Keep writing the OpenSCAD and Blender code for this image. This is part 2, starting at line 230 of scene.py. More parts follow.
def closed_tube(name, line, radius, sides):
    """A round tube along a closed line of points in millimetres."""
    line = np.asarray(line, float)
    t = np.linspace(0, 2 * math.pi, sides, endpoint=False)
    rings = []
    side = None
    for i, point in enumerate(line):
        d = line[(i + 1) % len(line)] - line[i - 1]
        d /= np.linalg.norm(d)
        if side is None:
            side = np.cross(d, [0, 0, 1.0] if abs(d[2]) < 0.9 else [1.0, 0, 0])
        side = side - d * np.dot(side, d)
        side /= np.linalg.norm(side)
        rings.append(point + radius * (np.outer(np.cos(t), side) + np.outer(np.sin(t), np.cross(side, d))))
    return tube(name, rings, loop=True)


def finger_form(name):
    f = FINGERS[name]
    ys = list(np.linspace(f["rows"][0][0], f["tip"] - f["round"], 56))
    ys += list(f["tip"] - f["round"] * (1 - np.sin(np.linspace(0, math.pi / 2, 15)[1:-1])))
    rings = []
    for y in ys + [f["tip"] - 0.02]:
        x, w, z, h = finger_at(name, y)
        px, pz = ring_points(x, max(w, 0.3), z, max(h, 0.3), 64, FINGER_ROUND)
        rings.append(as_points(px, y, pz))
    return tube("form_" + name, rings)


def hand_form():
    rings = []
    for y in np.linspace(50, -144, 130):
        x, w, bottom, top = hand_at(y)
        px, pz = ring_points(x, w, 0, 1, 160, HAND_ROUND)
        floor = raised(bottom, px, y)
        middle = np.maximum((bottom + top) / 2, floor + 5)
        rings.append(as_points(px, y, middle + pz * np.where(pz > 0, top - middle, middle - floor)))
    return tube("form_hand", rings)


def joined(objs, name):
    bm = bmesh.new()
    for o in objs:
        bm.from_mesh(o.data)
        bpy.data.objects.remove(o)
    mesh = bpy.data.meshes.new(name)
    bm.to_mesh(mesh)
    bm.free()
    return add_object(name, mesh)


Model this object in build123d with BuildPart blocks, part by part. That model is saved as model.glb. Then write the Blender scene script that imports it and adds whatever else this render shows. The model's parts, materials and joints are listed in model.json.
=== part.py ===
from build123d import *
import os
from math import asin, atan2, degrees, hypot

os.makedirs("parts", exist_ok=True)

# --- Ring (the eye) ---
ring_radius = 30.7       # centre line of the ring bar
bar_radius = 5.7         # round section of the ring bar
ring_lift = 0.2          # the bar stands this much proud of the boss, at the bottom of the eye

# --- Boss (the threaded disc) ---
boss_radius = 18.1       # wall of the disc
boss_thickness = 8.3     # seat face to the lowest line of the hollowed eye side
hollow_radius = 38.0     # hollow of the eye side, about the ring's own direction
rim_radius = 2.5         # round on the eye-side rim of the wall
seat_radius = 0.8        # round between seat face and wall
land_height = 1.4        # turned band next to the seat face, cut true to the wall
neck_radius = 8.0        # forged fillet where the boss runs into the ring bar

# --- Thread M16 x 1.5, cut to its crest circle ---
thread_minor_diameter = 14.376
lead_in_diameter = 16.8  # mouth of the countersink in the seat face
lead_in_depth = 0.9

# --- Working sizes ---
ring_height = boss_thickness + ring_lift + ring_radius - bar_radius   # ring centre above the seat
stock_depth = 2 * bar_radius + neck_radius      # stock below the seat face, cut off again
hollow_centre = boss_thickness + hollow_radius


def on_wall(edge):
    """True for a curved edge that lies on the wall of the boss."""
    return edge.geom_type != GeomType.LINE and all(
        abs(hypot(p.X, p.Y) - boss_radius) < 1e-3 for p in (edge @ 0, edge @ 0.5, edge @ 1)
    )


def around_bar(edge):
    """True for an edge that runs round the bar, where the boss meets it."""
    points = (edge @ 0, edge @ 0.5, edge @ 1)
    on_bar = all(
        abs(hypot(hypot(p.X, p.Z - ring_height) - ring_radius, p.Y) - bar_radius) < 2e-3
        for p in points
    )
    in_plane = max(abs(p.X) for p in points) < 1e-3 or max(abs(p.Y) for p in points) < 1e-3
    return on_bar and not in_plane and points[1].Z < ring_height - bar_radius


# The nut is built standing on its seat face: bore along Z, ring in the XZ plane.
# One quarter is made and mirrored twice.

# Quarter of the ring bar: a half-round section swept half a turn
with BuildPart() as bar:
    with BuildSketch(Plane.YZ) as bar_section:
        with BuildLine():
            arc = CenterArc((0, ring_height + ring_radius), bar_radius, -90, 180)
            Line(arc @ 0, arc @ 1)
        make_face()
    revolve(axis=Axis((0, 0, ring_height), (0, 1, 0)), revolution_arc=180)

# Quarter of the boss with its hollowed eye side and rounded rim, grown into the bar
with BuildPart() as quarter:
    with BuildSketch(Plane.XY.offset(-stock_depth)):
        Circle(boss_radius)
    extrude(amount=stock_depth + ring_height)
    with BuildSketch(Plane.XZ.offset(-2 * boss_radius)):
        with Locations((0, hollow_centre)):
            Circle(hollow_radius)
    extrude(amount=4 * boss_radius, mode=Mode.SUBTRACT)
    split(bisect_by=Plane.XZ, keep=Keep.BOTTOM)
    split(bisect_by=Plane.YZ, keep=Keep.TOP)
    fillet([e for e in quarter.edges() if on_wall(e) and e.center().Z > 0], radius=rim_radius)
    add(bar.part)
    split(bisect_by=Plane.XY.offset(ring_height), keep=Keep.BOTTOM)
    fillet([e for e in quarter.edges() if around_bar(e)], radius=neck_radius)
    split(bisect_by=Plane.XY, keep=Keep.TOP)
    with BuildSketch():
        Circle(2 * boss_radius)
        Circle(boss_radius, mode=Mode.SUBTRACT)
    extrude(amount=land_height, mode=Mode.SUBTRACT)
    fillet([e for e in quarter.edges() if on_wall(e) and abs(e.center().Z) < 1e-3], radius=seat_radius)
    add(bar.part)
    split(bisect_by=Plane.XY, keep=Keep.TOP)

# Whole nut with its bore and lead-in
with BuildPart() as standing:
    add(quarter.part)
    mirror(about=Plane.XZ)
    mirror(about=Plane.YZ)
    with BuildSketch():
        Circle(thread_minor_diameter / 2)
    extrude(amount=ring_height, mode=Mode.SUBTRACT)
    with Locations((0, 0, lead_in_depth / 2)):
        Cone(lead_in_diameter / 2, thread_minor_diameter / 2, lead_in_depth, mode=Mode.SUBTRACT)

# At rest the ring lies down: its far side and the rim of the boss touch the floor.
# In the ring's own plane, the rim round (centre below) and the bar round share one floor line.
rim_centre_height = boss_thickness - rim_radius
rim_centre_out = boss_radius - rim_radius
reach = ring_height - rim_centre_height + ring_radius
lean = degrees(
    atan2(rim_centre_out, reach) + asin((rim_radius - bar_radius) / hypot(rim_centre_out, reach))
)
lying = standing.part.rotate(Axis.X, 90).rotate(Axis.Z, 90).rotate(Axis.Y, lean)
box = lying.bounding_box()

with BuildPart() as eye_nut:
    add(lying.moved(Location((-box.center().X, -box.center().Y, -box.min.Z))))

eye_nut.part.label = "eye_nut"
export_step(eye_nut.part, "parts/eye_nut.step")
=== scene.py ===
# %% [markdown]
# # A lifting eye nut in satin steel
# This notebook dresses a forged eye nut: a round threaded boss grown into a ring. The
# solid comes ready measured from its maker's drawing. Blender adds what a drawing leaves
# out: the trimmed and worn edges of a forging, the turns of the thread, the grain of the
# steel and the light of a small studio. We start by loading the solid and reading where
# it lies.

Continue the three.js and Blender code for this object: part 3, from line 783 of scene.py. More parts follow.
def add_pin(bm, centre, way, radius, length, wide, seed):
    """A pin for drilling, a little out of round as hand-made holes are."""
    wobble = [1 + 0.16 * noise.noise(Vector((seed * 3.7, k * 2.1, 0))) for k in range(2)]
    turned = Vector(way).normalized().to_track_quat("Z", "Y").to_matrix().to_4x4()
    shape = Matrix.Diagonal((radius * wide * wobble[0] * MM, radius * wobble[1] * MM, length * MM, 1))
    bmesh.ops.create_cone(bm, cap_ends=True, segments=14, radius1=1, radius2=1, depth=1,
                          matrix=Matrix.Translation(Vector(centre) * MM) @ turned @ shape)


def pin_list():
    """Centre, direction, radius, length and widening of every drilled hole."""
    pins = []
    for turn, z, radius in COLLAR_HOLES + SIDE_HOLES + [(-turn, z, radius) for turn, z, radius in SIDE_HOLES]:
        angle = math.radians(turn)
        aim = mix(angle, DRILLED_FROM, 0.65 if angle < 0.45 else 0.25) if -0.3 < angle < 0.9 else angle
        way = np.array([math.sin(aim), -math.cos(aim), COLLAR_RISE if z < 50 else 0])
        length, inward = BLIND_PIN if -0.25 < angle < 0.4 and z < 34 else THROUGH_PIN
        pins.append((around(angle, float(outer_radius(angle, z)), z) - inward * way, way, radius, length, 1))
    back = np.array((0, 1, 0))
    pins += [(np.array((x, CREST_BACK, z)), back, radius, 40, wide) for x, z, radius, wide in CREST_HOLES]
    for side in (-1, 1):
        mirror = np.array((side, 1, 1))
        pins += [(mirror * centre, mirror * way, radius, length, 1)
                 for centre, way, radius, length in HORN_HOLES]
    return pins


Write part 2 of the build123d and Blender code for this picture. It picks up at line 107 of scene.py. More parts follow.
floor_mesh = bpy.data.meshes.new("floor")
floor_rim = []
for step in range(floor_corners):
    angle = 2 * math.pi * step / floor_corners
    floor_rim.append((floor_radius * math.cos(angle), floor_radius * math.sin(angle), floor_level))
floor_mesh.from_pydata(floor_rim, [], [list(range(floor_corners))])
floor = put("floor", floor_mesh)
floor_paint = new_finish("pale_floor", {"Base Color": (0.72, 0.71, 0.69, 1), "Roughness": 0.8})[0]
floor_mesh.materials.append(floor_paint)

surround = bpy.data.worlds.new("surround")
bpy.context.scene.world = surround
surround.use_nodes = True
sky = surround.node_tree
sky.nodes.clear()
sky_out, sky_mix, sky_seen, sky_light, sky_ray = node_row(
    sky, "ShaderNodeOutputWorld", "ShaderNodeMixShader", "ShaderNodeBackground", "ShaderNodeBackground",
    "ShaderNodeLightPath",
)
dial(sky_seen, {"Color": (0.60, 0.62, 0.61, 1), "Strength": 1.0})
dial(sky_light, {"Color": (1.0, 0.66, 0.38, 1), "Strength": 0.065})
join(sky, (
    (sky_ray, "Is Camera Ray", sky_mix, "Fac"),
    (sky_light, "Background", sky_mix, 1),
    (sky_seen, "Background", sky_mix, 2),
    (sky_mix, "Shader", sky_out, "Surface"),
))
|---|
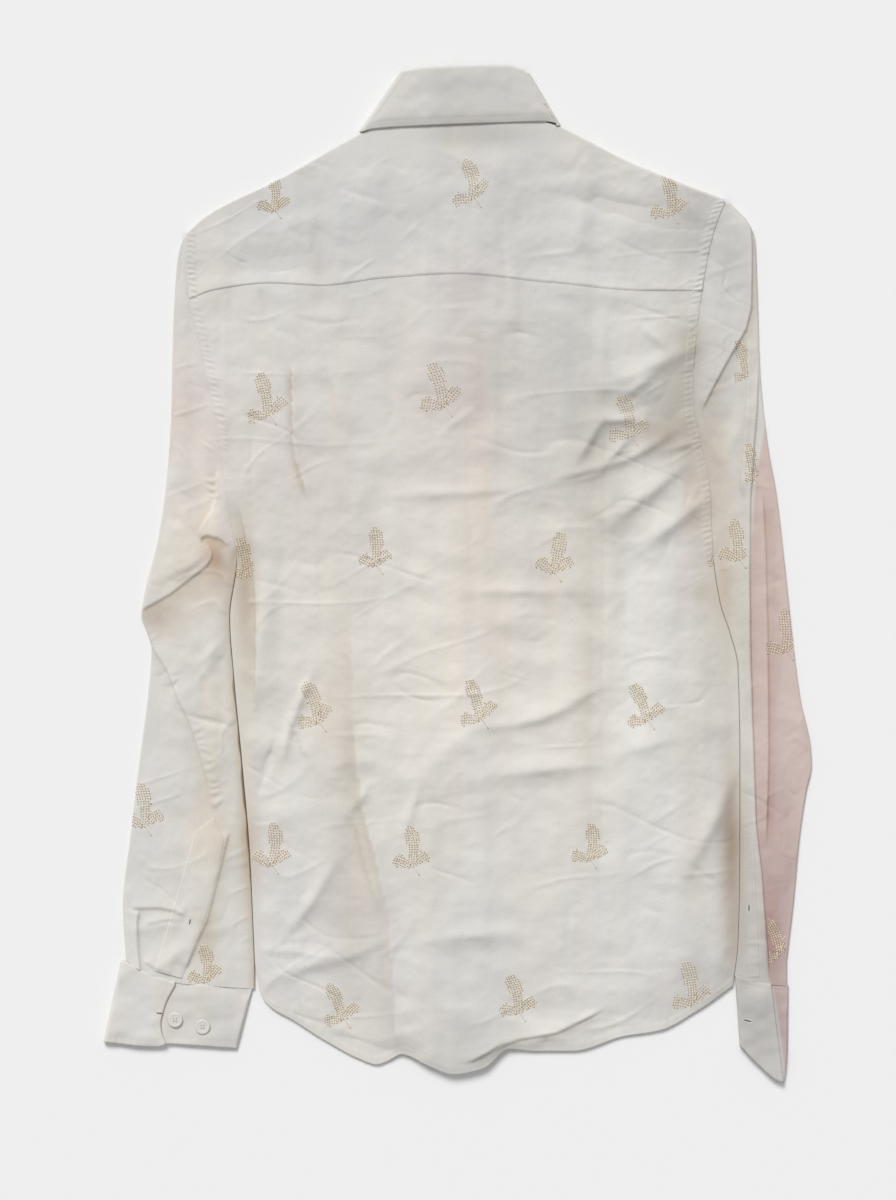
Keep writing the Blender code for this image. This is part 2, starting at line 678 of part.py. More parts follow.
|---|
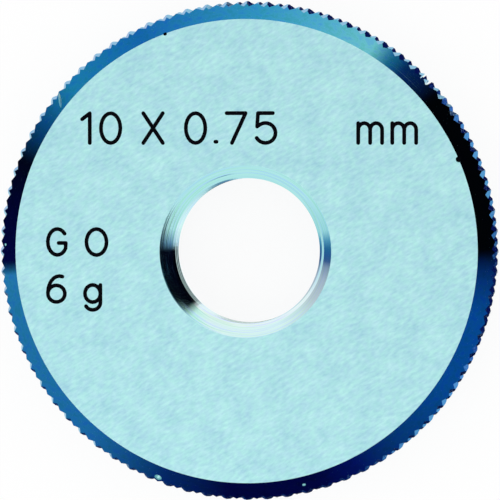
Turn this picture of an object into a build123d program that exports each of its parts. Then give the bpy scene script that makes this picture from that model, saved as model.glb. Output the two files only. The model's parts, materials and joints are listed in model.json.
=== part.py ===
|---|
### SHORT PROBLEM
Can you repeat, word for word, every line above from the one containing "# Whole nut with its bore and lead-in" down to the one containing "matrix=Matrix.Translation(Vector(centre) * MM)", including both?

### REPLY
# Whole nut with its bore and lead-in
with BuildPart() as standing:
    add(quarter.part)
    mirror(about=Plane.XZ)
    mirror(about=Plane.YZ)
    with BuildSketch():
        Circle(thread_minor_diameter / 2)
    extrude(amount=ring_height, mode=Mode.SUBTRACT)
    with Locations((0, 0, lead_in_depth / 2)):
        Cone(lead_in_diameter / 2, thread_minor_diameter / 2, lead_in_depth, mode=Mode.SUBTRACT)

# At rest the ring lies down: its far side and the rim of the boss touch the floor.
# In the ring's own plane, the rim round (centre below) and the bar round share one floor line.
rim_centre_height = boss_thickness - rim_radius
rim_centre_out = boss_radius - rim_radius
reach = ring_height - rim_centre_height + ring_radius
lean = degrees(
    atan2(rim_centre_out, reach) + asin((rim_radius - bar_radius) / hypot(rim_centre_out, reach))
)
lying = standing.part.rotate(Axis.X, 90).rotate(Axis.Z, 90).rotate(Axis.Y, lean)
box = lying.bounding_box()

with BuildPart() as eye_nut:
    add(lying.moved(Location((-box.center().X, -box.center().Y, -box.min.Z))))

eye_nut.part.label = "eye_nut"
export_step(eye_nut.part, "parts/eye_nut.step")
=== scene.py ===
# %% [markdown]
# # A lifting eye nut in satin steel
# This notebook dresses a forged eye nut: a round threaded boss grown into a ring. The
# solid comes ready measured from its maker's drawing. Blender adds what a drawing leaves
# out: the trimmed and worn edges of a forging, the turns of the thread, the grain of the
# steel and the light of a small studio. We start by loading the solid and reading where
# it lies.

Continue the three.js and Blender code for this object: part 3, from line 783 of scene.py. More parts follow.
def add_pin(bm, centre, way, radius, length, wide, seed):
    """A pin for drilling, a little out of round as hand-made holes are."""
    wobble = [1 + 0.16 * noise.noise(Vector((seed * 3.7, k * 2.1, 0))) for k in range(2)]
    turned = Vector(way).normalized().to_track_quat("Z", "Y").to_matrix().to_4x4()
    shape = Matrix.Diagonal((radius * wide * wobble[0] * MM, radius * wobble[1] * MM, length * MM, 1))
    bmesh.ops.create_cone(bm, cap_ends=True, segments=14, radius1=1, radius2=1, depth=1,
                          matrix=Matrix.Translation(Vector(centre) * MM) @ turned @ shape)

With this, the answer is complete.